The credit of the Confederate Government is its life blood; its issues are the sinews of war, in the present great struggle. To impair this credit and depreciate this currency is to injure the Government and the cause; and no true man who feels a just sense of his obligations to his country will countenance any one who with his knowledge does anything with this object. One of the most dangerous and insidious forms of treachery is that which attempts to impair the public credit and national responsibility. The man who rejects the paper of the Government, or causes others to do so, is one of its worst of enemies, and ought to be promptly arrested and taken into custody by the Provost Marshal. He is far worse and much more to be feared than a disloyal citizen, who is given to imprudent conversation in moments of excitement.

There are men in this city who, upon each of the reverses of the past winter, have sought to gratify a previously concealed hostility to the Government by decrying its credit and refusing its paper, and it is rumored that brokers have bought that paper at a discount.

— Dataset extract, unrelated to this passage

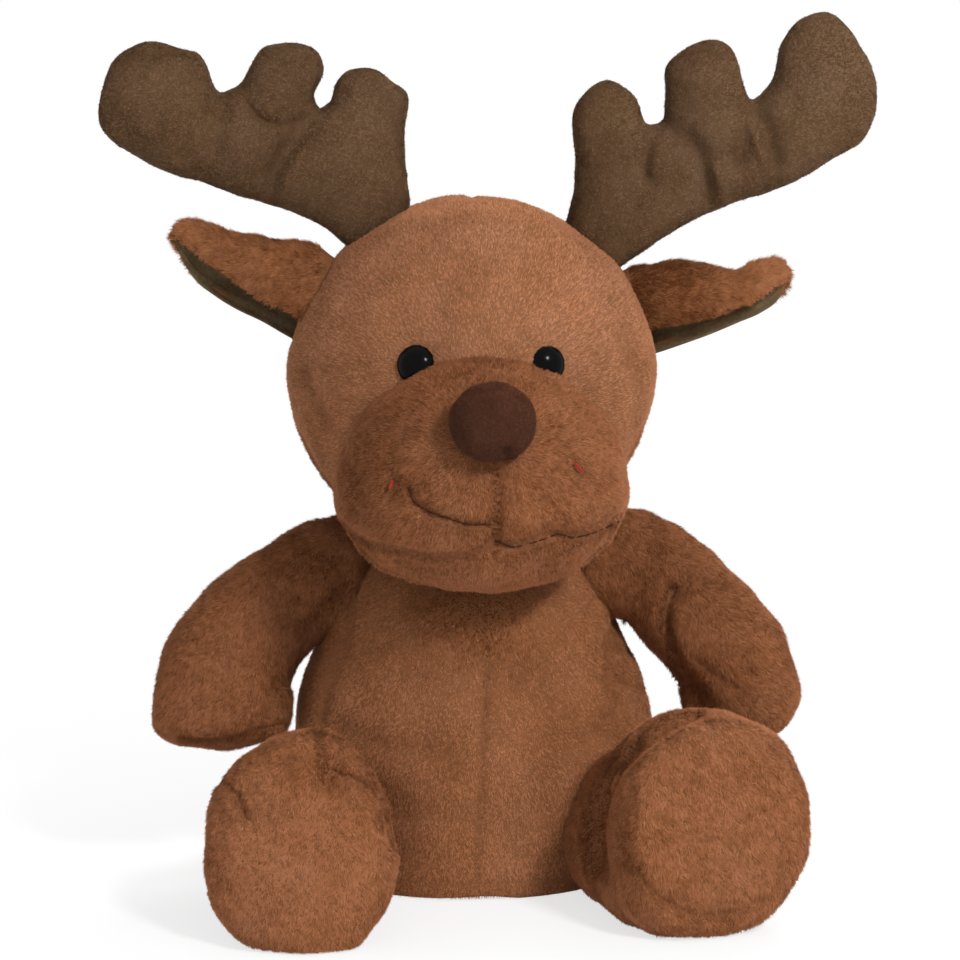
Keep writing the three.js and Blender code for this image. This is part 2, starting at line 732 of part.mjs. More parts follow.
function buildTorso() {
  const limbs = [arms.left, arms.right, legs.left, legs.right];
  const linings = limbs.map(({ joint }) => pocketFor(joint, CLOTH));
  const pockets = limbs.map(({ joint }) => pocketFor(joint));
  const neckMouth = rod(at(0, 0, TORSO_HEIGHT / 2), UP, NECK_MOUTH_RADIUS, TORSO_HEIGHT, ROUND_INNER);
  const cavity = cutBy(torsoForm(CLOTH, ROUND_INNER), linings);
  const skin = cutBy(torsoOuter, [cavity, neckMouth, ...pockets]);
  const walls = skin.intersect(beyond.above(BASE_PANEL_RISE));
  const sideSeam = bellyHalfDepth * SIDE_SEAM_Y_SHARE;
  const front = walls.intersect(beyond.inFrontOf(sideSeam));
  addPiece(plushDeer, "torso_front_left", front.intersect(beyond.left), "plush");
  addPiece(plushDeer, "torso_front_right", front.intersect(beyond.right), "plush");
  addPiece(plushDeer, "torso_back", walls.intersect(beyond.behind(sideSeam)), "plush");
  addPiece(plushDeer, "torso_base", skin.intersect(beyond.under(BASE_PANEL_RISE)), "plush");

  const clearOfLimbs = limbs.map(({ joint }) => pocketFor(joint, CLOTH + SEAM_GAP));
  const stuffing = cutBy(torsoForm(CLOTH + SEAM_GAP, ROUND_INNER), clearOfLimbs);
  const bagFloor = CLOTH + SEAM_GAP;
  const bag = oval(
    at(0, 0, bagFloor + BEAN_BAG_HEIGHT / 2),
    at(BEAN_BAG_HALF_WIDTH, BEAN_BAG_HALF_WIDTH * TORSO_DEPTH_SHARE, BEAN_BAG_HEIGHT / 2),
    ROUND_INNER,
  );
  const bagSpace = oval(
    at(0, 0, bagFloor + BEAN_BAG_HEIGHT / 2),
    at(
      BEAN_BAG_HALF_WIDTH + SEAM_GAP,
      BEAN_BAG_HALF_WIDTH * TORSO_DEPTH_SHARE + SEAM_GAP,
      BEAN_BAG_HEIGHT / 2 + SEAM_GAP,
    ),
    ROUND_INNER,
  );
  addPiece(plushDeer, "torso_filling", stuffing.subtract(bagSpace), "filling");
  addPiece(plushDeer, "seat_bean_bag", bag, "beans");
}

// Eyes: a dome on the face with a shank through the cloth and a washer behind it
function eyeForms(side) {
  const x = (SIDES[side] * EYE_SPACING) / 2;
  const inside = 1 - (x / HEAD_HALF_WIDTH) ** 2 - (EYE_LIFT / HEAD_HALF_HEIGHT) ** 2;
  const seat = at(x, -HEAD_HALF_DEPTH * Math.sqrt(inside), EYE_LIFT);
  const outward = at(
    seat.x / HEAD_HALF_WIDTH ** 2,
    seat.y / HEAD_HALF_DEPTH ** 2,
    seat.z / HEAD_HALF_HEIGHT ** 2,
  ).normalize();
  const middle = seat.clone().add(at(0, 0, headCentre.z));
  const arcSteps = 3;
  const profile = [new THREE.Vector2(0, -OVERRUN), new THREE.Vector2(EYE_RADIUS, -OVERRUN)];
  for (let i = 0; i <= arcSteps; i++) {
    const turn = (Math.PI / 2) * (i / arcSteps);
    const out = i === arcSteps ? 0 : EYE_RADIUS * Math.cos(turn);
    profile.push(new THREE.Vector2(out, EYE_DOME * Math.sin(turn)));
  }
  const brow = muzzleForm(-SEAM_GAP, ROUND).subtract(headOuter);
  const dome = cutBy(turned(profile, middle, outward, LOBE_SIDES), [headGrown, brow]);
  const inward = outward.clone().negate();
  const shankFrom = middle.clone().addScaledVector(outward, EYE_DOME / 2);
  const shankLength = SHANK_LENGTH + EYE_DOME / 2;
  const shank = rod(shankFrom, inward, SHANK_RADIUS, shankLength, LIMB_SIDES_INNER);
  const hole = rod(shankFrom, inward, SHANK_RADIUS + SEAM_GAP, shankLength + OVERRUN, LIMB_SIDES_INNER);
  const behindCloth = middle.clone().addScaledVector(inward, CLOTH);
  const washerFrom = behindCloth.clone().addScaledVector(inward, SEAM_GAP);
  const washer = rod(washerFrom, inward, WASHER_RADIUS, WASHER_THICKNESS, ROOT_SIDES);
  const space = rod(behindCloth, inward, WASHER_RADIUS + SEAM_GAP, SHANK_LENGTH, ROOT_SIDES);
  return { eye: dome.add(shank), hole, washer: washer.subtract(hole), space };
}

function buildHead() {
  const eyes = { left: eyeForms("left"), right: eyeForms("right") };
  const joints = [ears.left, ears.right, antlers.left, antlers.right].map(({ joint }) => joint);
  const pockets = joints.map((joint) => pocketFor(joint));
  const torsoMiddle = at(0, 0, TORSO_HEIGHT / 2);
  const neckMouth = rod(torsoMiddle, UP, NECK_MOUTH_RADIUS, HEAD_HALF_HEIGHT * 2, ROUND_INNER);
  const neckLining = torsoForm(-SEAM_GAP - CLOTH, ROUND_INNER);
  const rootWalls = joints.map((joint) => pocketFor(joint, CLOTH));
  const cavity = cutBy(headForm(CLOTH, ROUND_INNER), [neckLining, ...rootWalls]);
  const holes = [eyes.left.hole, eyes.right.hole, eyes.left.space, eyes.right.space];
  const skin = cutBy(headOuter, [cavity, torsoGrown, neckMouth, ...pockets, ...holes]);
  addPiece(head, "head_front", skin.intersect(beyond.inFrontOf(HEAD_SEAM_Y)), "plush");
  addPiece(head, "head_back", skin.intersect(beyond.behind(HEAD_SEAM_Y)), "plush");

  const fillingCuts = [
    torsoForm(-2 * SEAM_GAP - CLOTH, ROUND_INNER),
    ...joints.map((joint) => pocketFor(joint, CLOTH + SEAM_GAP)),
    eyes.left.space,
    eyes.right.space,
  ];
  addPiece(head, "head_filling", cutBy(headForm(CLOTH + SEAM_GAP, ROUND_INNER), fillingCuts), "filling");
  for (const side of ["left", "right"]) {
    addPiece(head, "eye_" + side, eyes[side].eye, "eye");
    addPiece(head, "eye_washer_" + side, eyes[side].washer, "washer");
  }
}

function buildMuzzle() {
  const hollow = muzzleForm(CLOTH, ROUND_INNER);
  const neckSpace = torsoForm(-2 * SEAM_GAP, ROUND);
  const skin = cutBy(muzzleOuter, [hollow, headGrown, neckSpace]);
  const chinSeam = muzzleCentre.z - CHIN_SEAM_DROP;
  const cheeks = skin.intersect(beyond.above(chinSeam));
  addPiece(head, "muzzle_left", cheeks.intersect(beyond.left), "muzzle");
  addPiece(head, "muzzle_right", cheeks.intersect(beyond.right), "muzzle");
  addPiece(head, "muzzle_chin", skin.intersect(beyond.under(chinSeam)), "muzzle");
  const stuffing = cutBy(muzzleForm(CLOTH + SEAM_GAP, ROUND_INNER), [headGrown, neckSpace]);
  addPiece(head, "muzzle_filling", stuffing, "filling");

  const noseY = muzzleFront(NOSE_LIFT) - NOSE_HALF_DEPTH + NOSE_SINK;
  const nosePlace = at(0, noseY, muzzleCentre.z + NOSE_LIFT);
  const noseForm = oval(nosePlace, at(NOSE_HALF_WIDTH, NOSE_HALF_DEPTH, NOSE_HALF_HEIGHT), LIMB_SIDES);
  addPiece(head, "nose", noseForm.subtract(muzzleForm(-SEAM_GAP, ROUND)), "nose");
}

// What a piece is cut by: its neighbour, except where its own root nests
function around(neighbour, joint) {
  return neighbour.subtract(rootForm(joint, 0));
}

function buildEar(side) {
  const { outer, lining, joint } = ears[side];
  const body = bodyAt("ear_" + side, joint.pivot, head);
  addPiece(body, "ear_" + side + "_outer", outer.subtract(around(headGrown, joint)), "plush");
  addPiece(body, "ear_" + side + "_lining", lining.subtract(headGrown), "lining");
}

function buildAntler(side) {
  const { skin, filling, joint } = antlers[side];
  const body = bodyAt("antler_" + side, joint.pivot, head);
  const cleared = skin.subtract(around(headGrown, joint));
  addPiece(body, "antler_" + side + "_front", cleared.intersect(beyond.inFrontOf(HEAD_SEAM_Y)), "antler");
  addPiece(body, "antler_" + side + "_back", cleared.intersect(beyond.behind(HEAD_SEAM_Y)), "antler");
  addPiece(body, "antler_" + side + "_filling", filling, "filling");
}

function buildArm(side) {
  const { skin, filling, joint } = arms[side];
  const body = bodyAt("arm_" + side, joint.pivot, plushDeer);
  const passing = ARM_SWING_ANGLES.map((stop) => torsoPassing(joint, stop));
  const bodies = [torsoGrown, ...passing].map((torso) => around(torso, joint));
  const cleared = cutBy(skin, [...bodies, legs[side].grown, headGrown]);
  addPiece(body, "arm_" + side + "_skin", cleared, "plush");
  const fillingSpace = torsoForm(-SEAM_GAP - CLOTH, ROUND);
  addPiece(body, "arm_" + side + "_filling", filling.subtract(fillingSpace), "filling");
}

function buildLeg(side) {
  const { skin, filling, joint, sole, normal } = legs[side];
  const body = bodyAt("leg_" + side, joint.pivot, plushDeer);
  const passing = LEG_LIFT_ANGLES.map((stop) => torsoPassing(joint, stop));
  const bodies = [torsoGrown, ...passing].map((torso) => around(torso, joint));
  const cleared = cutBy(skin, [...bodies, below(0)]);
  const seam = sole.clone().addScaledVector(normal, -SOLE_PANEL_DEPTH);
  const reach = 2 * SOLE_HALF_HEIGHT;
  const pastSeam = (offset) => {
    const from = seam.clone().addScaledVector(normal, offset);
    return rod(from, normal, reach, reach, SLAB_SIDES);
  };
  addPiece(body, "leg_" + side + "_skin", cleared.subtract(pastSeam(-gapHalf)), "plush");
  addPiece(body, "leg_" + side + "_sole", cleared.intersect(pastSeam(gapHalf)), "plush");
  const fillingSpace = torsoForm(-SEAM_GAP - CLOTH, ROUND);
  addPiece(body, "leg_" + side + "_filling", filling.subtract(fillingSpace), "filling");
}

buildTorso();
buildHead();
buildMuzzle();
for (const side of ["left", "right"]) {
  buildEar(side);
  buildAntler(side);
  buildArm(side);
  buildLeg(side);
}

export default plushDeer;
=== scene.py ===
"""Looks for a seated plush deer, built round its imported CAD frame.

Lengths are in millimetres and angles in degrees until a mesh is made. +Z is up, the face looks
along -Y, and left is the side at -X. Each stuffed piece is a fine closed surface with its seams and
folds pressed in, and its pile is a second mesh of many small leaning tufts.
"""

import math

import bmesh
import bpy
import numpy as np
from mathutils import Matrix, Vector
from mathutils.geometry import delaunay_2d_cdt


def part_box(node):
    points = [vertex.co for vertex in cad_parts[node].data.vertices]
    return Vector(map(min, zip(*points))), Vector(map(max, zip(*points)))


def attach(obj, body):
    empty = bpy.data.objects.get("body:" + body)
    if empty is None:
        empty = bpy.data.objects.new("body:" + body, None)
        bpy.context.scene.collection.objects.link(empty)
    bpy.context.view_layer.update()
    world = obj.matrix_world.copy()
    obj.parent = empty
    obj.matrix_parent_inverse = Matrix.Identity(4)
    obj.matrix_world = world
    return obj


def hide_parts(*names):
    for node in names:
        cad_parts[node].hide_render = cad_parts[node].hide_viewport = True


MM = 0.001
SIDE_X = {"left": -1, "right": 1}
UP = np.array([0.0, 0.0, 1.0])
BACK = np.array([0.0, 1.0, 0.0])

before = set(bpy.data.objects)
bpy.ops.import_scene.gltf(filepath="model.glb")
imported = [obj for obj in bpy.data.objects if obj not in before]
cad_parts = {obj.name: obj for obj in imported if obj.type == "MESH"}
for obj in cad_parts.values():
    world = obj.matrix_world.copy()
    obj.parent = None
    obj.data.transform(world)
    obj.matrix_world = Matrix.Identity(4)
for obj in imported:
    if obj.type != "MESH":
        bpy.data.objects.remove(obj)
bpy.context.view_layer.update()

# The photograph's view: a long lens, a little left of straight ahead and a little above
VIEW_AZIMUTH = -3.3
VIEW_ELEVATION = 10
VIEW_DISTANCE = 1300
VIEW_CENTRE = np.array([0.0, 0.0, 138.0])
VIEW_AIM = (2.2, -14.6)  # right and up of the centre, where the camera points
LENS_LENGTH = 157.26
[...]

This, of course, could be nothing less than a fraud upon the holder of notes so discounted, since they are bankable, and, as currency, upon a par with any other kind of currency.

It is the duty of every man to stand by the Government, and set his face against all attempts of this kind, by fraud and treachery, to inflict injury upon the Government in a vital point. None but traitors will seek thus to in pair the credit of the nation, and they ought to be so considered and treated.